For the epub- and mobi-versions of the book I used images. I did not expect the typical e-book reader software of today to handle MathJax yet. The images are created from LaTeX, using a similar notation as for the MathJax, and each equation is put into its own LaTeX file, e.g like this

\documentclass[b5paper, 9pt]{memoir}
\usepackage{amsmath}
\pagestyle{empty}
\begin{document}
\begin{displaymath}
a_n = a \prod_{i = 1}^n \left (1 + \frac{p_i}{100} \right )
\quad (5)
\end{displaymath}
\end{document}

Then, images can be created, one for each equation, using LaTex and the tool dvipng.

You can see the result, in the e-books, in the Chapter called Again and Again. The books are found, as epub and mobi, on the Books page.

Update on epub-readers

Here is a summary of the current status regarding epub-readers suitable for the book Into Programming.

The following readers have been tested Ok on an iPad 2:

  • The Bluefire reader. In contrast to what was said in an earlier post, external links are now supported in Bluefire for iPad, resulting in a quite nice reading experience.
  • The iBooks app.

For the iPhone, the book opened fine in the Stanza reader, but unfortunately not in iBooks for iPhone.

The following readers have been tested Ok on an Android phone:

  • The Aldiko reader.
  • A reader app called just that, Reader.

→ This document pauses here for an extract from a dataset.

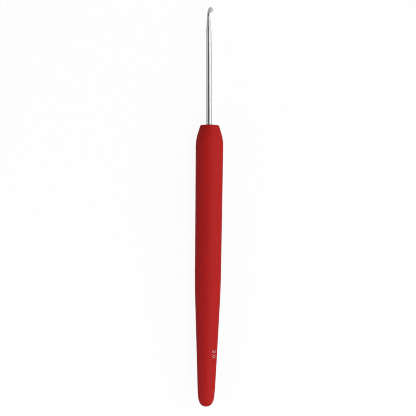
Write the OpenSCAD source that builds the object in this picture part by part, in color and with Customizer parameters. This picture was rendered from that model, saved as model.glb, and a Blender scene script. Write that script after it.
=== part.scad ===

It was pre-installed on my HTC phone, and I am not sure if it can be found in the Android Market (nowadays known as Google Play).

Links to the book are found on the Books page.

Fixing an epub problem – it now works also in iBooks

In my first attempt, the epub-version of book Into Programming did not open in iBooks on the iPad.

After some debugging i found the problem, and it is now fixed. It turned out that I had an extra blank line in the mimetype file, and that caused the problem.

It was a little bit tricky since the book opened fine in other readers, and it was also considered Ok when I did validation in Sigil.

Links to the book, in its different formats, are now collected on this blog’s Books page.